In Norris v. Crocker et al. (13 How. 429), it was said by this court, 'As a general rule, it is not open to controversy, that, where a new statute covers the whole subject-matter of an old one, adds offences, and prescribes different penalties for those enumerated in the old law, the former is repealed by implication, as the provisions of both cannot stand together.' That was a case in most points much like the present. The older statute had imposed a penalty for certain offences,—namely, obstructing a claimant in arresting a fugitive from labor, rescuing the fugitive after his arrest, or harboring and concealing him with knowledge that the was a fugitive; and the statute had enacted that the claimant might recover the penalty for his own benefit, and also reserved to him a right of action in damages for the actual injuries he might have sustained, be they more or less. The later statute imposed a greater penalty, and added imprisonment for the same offences, gave no right to the claimant to recover the penalty, but gave him a right to recover by way of damages the sum of $1,000, for each fugitive lost by reason of the offences. This court held that the two statutes were in conflict, and consequently that the earlier was repealed.
It is, however, necessary to the implication of a repeal that the objects of the two statutes are the same, in the absence of any repealing clause. If they are not, both statutes will stand, though they may refer to the same subject. Maxwell on the Interpretation of Statutes, 153. This consideration had weight with us when Stockwell v. The United States was decided. We then regarded the act of 1823 not so much punitive as remedial. This seemed to us to be evinced by the fact that the amount recoverable under that act by the United States was made proportional to the value of the goods wrongfully concealed or bought, and not in the least proportional to the degree of criminality of the act of receipt, purchase, or concealment. Hence we regarded the claim for double the value of the goods concealed, received, or bought as only a claim for indemnity for abstracting goods forfeited for illegal importation. And we thought the object of the act of 1866 was only to punish the offence criminally. If this were truly the purpose of the acts, their objects would not have been the same, and, therefore, the second statute could not be regarded as repealing the former. But a renewed and more careful examination of the two statutes, aided as it has been by the argument of counsel, has convinced us that Congress, in the act of 1866, had in view not only punishment of the offence described, but indemnity to the government for loss sustained in consequence of the criminal conduct of those guilty of the offence.

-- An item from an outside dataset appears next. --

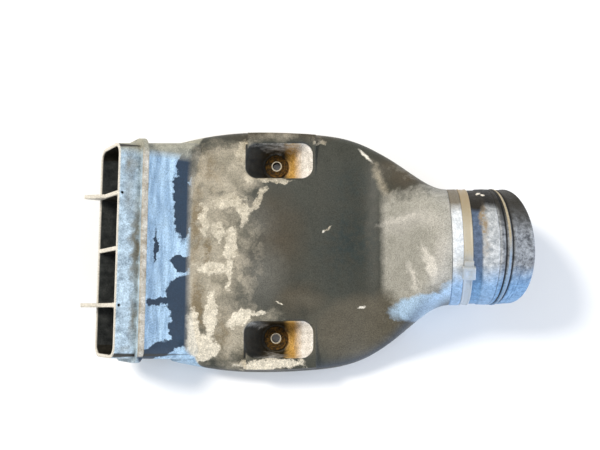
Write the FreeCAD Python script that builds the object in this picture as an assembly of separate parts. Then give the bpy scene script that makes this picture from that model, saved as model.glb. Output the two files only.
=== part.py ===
"""Air intake duct: one blow moulded plastic shell with a rubber outlet boot.

The flat body lies on its bottom face. Its mouth turns up at the left end, its
round neck rises at the right end and carries a drooping rubber boot, held by a
nylon tie. Two deep pockets let the fixing bolts through, each in a rubber
grommet with a steel sleeve.

Frame in millimetres: +X from the mouth to the outlet, +Z up, Z = 0 on the
resting face, the origin midway between the two bolt holes.
"""
import FreeCAD, Part
import math
import os

Vector = FreeCAD.Vector

# Walls
shell_wall = 2.4
boot_wall = 3.0
fit_play = 0.3

# Body, seen from above
widest_half = 94.8
crease_half = 86.5
taper_start_x = 10.0
crown_start_x = -13.0
taper_skew = 2.3
side_bow = 18.0

# Body, seen from the side
body_height = 32.0
crown_power = 3.0
floor_power = 5.0
rise_start_x = 70.0
bottom_flat = 0.8
outline_points = 24
start_share = 0.11
end_share = 0.2

# Mouth tube, which leaves the body at the crease
crease_x = -77.0
mouth_angle = 35.0
lean_long = 34.0
mouth_root = 8.0
mouth_height = 40.0
mouth_root_half = 84.4
mouth_lip_half = 79.0
mouth_drift = -2.5
mouth_length = 58.0
mouth_corner = 9.0

# Collar round the mouth tube
collar_back = 18.4
collar_thick = 4.2
collar_side = 3.0
collar_top = 5.6

# Three plates across the mouth, the outer two with a pointed prong
web_thick = 3.0
web_deep = 24.0
web_offset = 41.0
prong_reach = 12.5
prong_root = 13.0
prong_tip = 1.2
web_hole_radius = 1.1
web_hole_deep = 7.0
web_head = 5.5

# Bolt holes, pockets and the flat pads round them
bolt_pitch = 138.6
bolt_radius = 3.3
pocket_long = 52.0
pocket_wide = 27.0
pocket_shift = 2.6
pocket_corner = 9.0
pocket_floor_radius = 11.0
pocket_floor_flat = 1.0
pocket_floor = 6.0
mouth_ease = 1.5
pad_long = 53.5
pad_height = 30.8
pad_inner = 45.0
pad_corner = 7.0
pad_draft = 3.0
pad_shift = 4.0

# Grommets and sleeves in the pocket floors
grommet_radius = 9.4
grommet_flange = 1.6
grommet_neck_radius = 6.2
sleeve_radius = 4.25
sleeve_proud = 0.4

# Neck and boot: the neck rises a little and the boot droops
neck_centre_x = 140.0
neck_clear = 1.2
neck_rise = 6.0
boot_radius = 43.0
sleeve_raise = 0.4
tie_groove_deep = 1.5
valley_deep = 1.0
boot_back = 11.0
step_ahead = 9.6
tie_width = 6.4
barrel_bend = 10.5
barrel_pivot = 65.0
end_droop = 14.0
end_roll = 16.0
end_length = 11.4
spigot_ahead = 3.4
bore_back = 7.2
groove_wide = 0.7
groove_deep = 1.0
groove_starts = (-2.4, 0.5)
edge_break = 0.8

# Cable tie
tie_thick = 1.5
tie_head_angle = 28.0
tie_head_long = 9.6
tie_head_wide = 9.0
tie_head_tall = 5.2
tie_tail_long = 4.0

# Worked out from the values above
sleeve_end_radius = boot_radius + sleeve_raise
neck_centre_z = sleeve_end_radius + neck_clear
bore_radius = boot_radius - boot_wall
neck_radius = sleeve_end_radius
spigot_radius = boot_radius - boot_wall - fit_play
spigot_bore = spigot_radius - shell_wall
tie_seat_radius = sleeve_end_radius - tie_groove_deep
body_mid = body_height / 2.0


def ease(share):
    """A smooth step from 0 to 1."""
    share = max(0.0, min(1.0, share))
    return (1.0 - math.cos(math.pi * share)) / 2.0


def rad(angle):
    return math.radians(angle)


# Axes that the mouth, neck and boot follow, each as an origin and a direction
mouth_out = Vector(-math.cos(rad(mouth_angle)), 0, math.sin(rad(mouth_angle)))
mouth_up = Vector(math.sin(rad(mouth_angle)), 0, math.cos(rad(mouth_angle)))
neck_centre = Vector(neck_centre_x, 0, neck_centre_z)
neck_out = Vector(math.cos(rad(neck_rise)), 0, math.sin(rad(neck_rise)))
neck_up = Vector(-math.sin(rad(neck_rise)), 0, math.cos(rad(neck_rise)))
neck_start = neck_centre - neck_out * boot_back
crease_centre = Vector(crease_x, 0, body_mid)
side_way = Vector(0, 1, 0)

# The middle of the ring where the bent barrel ends, and the way the end points
ring_lean = rad(neck_rise - barrel_bend)
ring_up = Vector(-math.sin(ring_lean), 0, math.cos(ring_lean))
ring_out = Vector(math.cos(ring_lean), 0, math.sin(ring_lean))
ring_centre = neck_centre + neck_out * step_ahead + (ring_up - neck_up) * barrel_pivot
end_side = Vector(0, -math.sin(rad(end_roll)), math.cos(rad(end_roll)))
end_out = Vector(math.cos(rad(end_droop)), 0, 0) - end_side * math.sin(rad(end_droop))
end_up = Vector(math.sin(rad(end_droop)), 0, 0) + end_side * math.cos(rad(end_droop))


def side_of(up):
    """The level direction square to up, for rings that lean."""
    return Vector(0, up.z, -up.y).normalize()


def ring_wire(centre, up, half_width, half_up, half_down, upper_power, lower_power):
    """A closed smooth outline: a superellipse above, a flatter one below."""
    points = []
    for i in range(outline_points):
        angle = 2.0 * math.pi * i / outline_points
        power, half = (upper_power, half_up) if math.sin(angle) >= 0 else (lower_power, half_down)
        across = math.copysign(abs(math.cos(angle)) ** (2.0 / power), math.cos(angle))
        height = math.copysign(abs(math.sin(angle)) ** (2.0 / power), math.sin(angle))
        points.append(centre + side_way * (half_width * across) + up * (half * height))
    curve = Part.BSplineCurve()
    curve.interpolate(Points=points, PeriodicFlag=True)
    return Part.Wire([curve.toShape()])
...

The later act denounces a forfeiture of the goods concealed, &c., no matter in whose hands they may be found. If the forfeiture of double the value of the goods denounced by the act of 1823 was designed to secure indemnity to the government for the wrong done, the forfeiture of the goods themselves, declared in the act of 1866, must have been intended for the same purpose, and the fine and imprisonment were superadded as a vindication of public justice. If this is so, as we now think it is, the act of 1866 supplied the provisions of the second section of the act of 1823, and, consequently, would have repealed them had it contained no repealing clause. But the forty-third section of the act of 1866 expressly repealed 'all other acts and parts of acts conflicting with or supplied by it.' If the act of 1823 was not in conflict with the fourth section of the act of 1866, it was supplied by it, as we now think, and it was, therefore, repealed.
It follows that no suit can be maintained, by force of the act of 1823, for any acts done after the enactment of the act of 1866. The demurrer was, therefore, well sustained.

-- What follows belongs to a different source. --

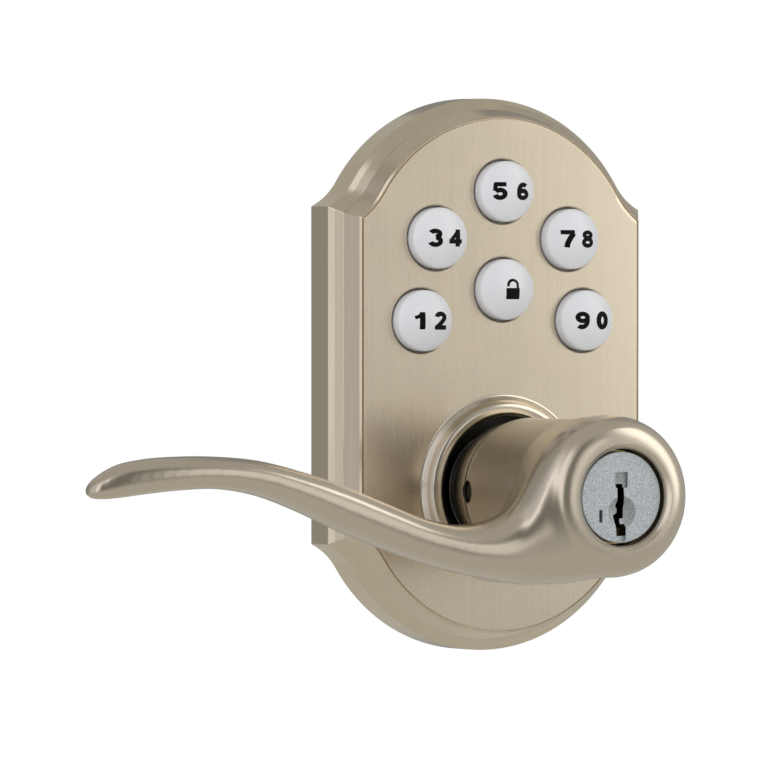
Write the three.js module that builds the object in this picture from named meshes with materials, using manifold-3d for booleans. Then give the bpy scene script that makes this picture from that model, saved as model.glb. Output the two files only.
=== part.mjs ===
// Outside half of a keypad lever lock: a clipped-corner escutcheon with six domed keys, a wavy
// lever with a key cylinder in its head, and the spring cage, circuit board and fixings behind it.
//
// Frame, in millimetres: X runs right along the door, Y into the door and Z up. The origin is where
// the lever's axis meets the door's face. Depths are measured out from the door's face, so a point
// at depth d lies at Y = -d, and a negative depth is inside the door.

import * as THREE from 'three';
import { mergeVertices } from 'three/addons/utils/BufferGeometryUtils.js';
import Module from 'manifold-3d';

const wasm = await Module();
wasm.setup();

// ---------------------------------------------------------------- driving dimensions

const gap = 0.3;                    // left between neighbours that touch on the real lock

const plateHeight = 135;
const plateWidth = 87;
const plateCentre = 27.45;          // the plate's centre stands this far above the lever's axis
const archRadius = 43.2;            // top and bottom arches
const archTurn = THREE.MathUtils.degToRad(58.8);   // half angle of an arch, from the vertical
const shoulderRadius = 15.6;        // hollow between an arch and a straight side
const sideDepth = 8.8;              // height of the plain side wall
const sideInset = 0.3;              // the side wall's draft
const ledgeInset = 3.05;            // where the hollow step ends and the long bevel starts
const ledgeDepth = 11.85;
const bevelInset = 4.5;             // the bevel steepens here, on its way up to the face
const bevelDepth = 14.45;
const faceInset = 5.5;
const faceDepth = 17.1;
const faceThickness = 2.5;
const cavityInsets = [[3, -1], [3, 7.5], [6.3, 11], [7, 14.6]];   // inset and depth of the hollow

const ringInner = 17.6;             // raised ring round the lever's neck
const ringCrest = 19.7;
const ringOuter = 22.2;
const ringDepth = 20.4;

const keyHoleRadius = 7.8;
const keyRadius = 7.35;
const keyFlangeRadius = 8.6;
const keyApex = 21.7;
const keyTravel = 1.0;
const keyPlaces = {                 // x, and z above the plate's centre
  56: [0, 44.4],
  34: [-18.3, 33.0],
  78: [18.3, 33.0],
  12: [-22.4, 13.2],
  90: [22.4, 13.2],
  lock: [0, 20.7],
};
const keyCentres = Object.values(keyPlaces).map(([x, z]) => [x, plateCentre + z]);

const backPlate = { back: 1.2, front: 2.7, inset: 3.4 };
const board = { back: 4.6, front: 6.0, halfWidth: 30, bottom: 29.5 };
const switchTop = 8.6;
const mat = { back: 8.9, front: 9.9, bossTop: 10.4, bossRadius: 3 };

const cage = { radius: 17.9, back: 3.0, front: 12.8, wall: 1.2 };
const cageCover = { back: 13.1, front: 14.3 };

const sleeve = { outer: 12.0, inner: 10.2, back: -12, front: 41.5 };
const neckBack = 22;
const boreRadius = 12.3;
const pocketRadius = 11.2;          // bore of the lever's head, round the key cylinder
const pocketBack = 43;
const headFront = 75.3;

const housing = { outer: 10.9, inner: 7.3, back: 43.3, front: 70.4 };
const plug = { barrel: 7.0, back: 40.5, faceRadius: 10.6, faceBack: 70.7, face: 73.3 };
const waferDepths = [50, 54, 58, 62, 66];
const catchDepth = 30.2;
const catchHoleRadius = 2.6;

const postX = 22.5;                 // mounting posts, inside a 54 mm door bore
const postEnd = -22;
const cableSlot = { width: 10, height: 5.4, z: 22.1 };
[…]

NOTE.—In United States v. Claflin, error to the Circuit Court of the United States for the Southern District of New York, which was argued at the same time and by the same counsel as was the preceding case, MR. JUSTICE STRONG, in delivering the opinion of the court, remarked:——
The declaration in this case, to which the defendants demurred generally, contained fourteen counts, the first and each alternate odd count of which rests upon the second section of the act of Congress of March 3, 1823, entitled 'An Act to amend an act entitled 'An Act further to regulate the entry of merchandise imported into the United States from any adjacent territory." 3 Stat. 781. These counts all charge that the defendants, at various times between the fourteenth day of February, 1874, and the seventeenth day of November, 1874, inclusive, received, bought, and concealed goods, wares, and merchandise illegally imported into the United States, knowing the goods to have been illegally imported, and they assert the right of the United States to recover the double value of the goods. That such a recovery cannot be had, because the second section of the act of 1823 was repealed by the act of July 18, 1866, we have ruled in United States v. Claflin (supra, p. 546). So far as those counts extend, therefore, the demurrer to the declaration was properly sustained.

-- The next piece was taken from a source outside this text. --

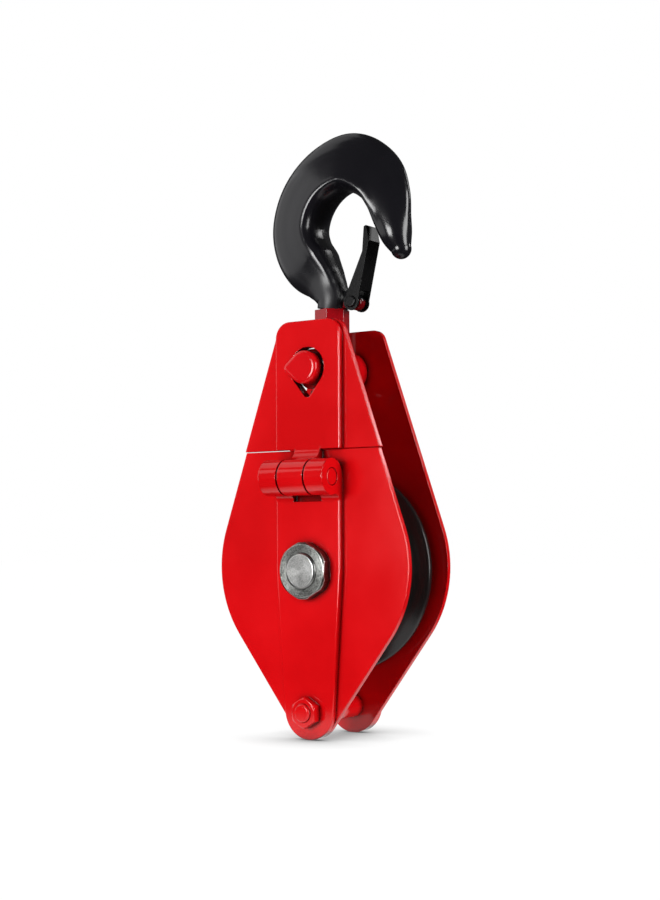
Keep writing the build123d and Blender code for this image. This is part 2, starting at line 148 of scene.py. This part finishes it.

The counts 2, 4, 6, and 8 are based upon the fourth section of the act of 1866, which, as we have seen in the case mentioned, contemplated only a criminal proceeding, and not a civil suit, as this is. Those counts, therefore, have no foundation. The remaining counts, Nos. 10, 12, and 14, are based upon sect. 3082 of the Revised Statutes, which is but a re-enactment of the act of 1866. It was, therefore, correct that the Circuit Court sustained the demurrer to the entire declaration.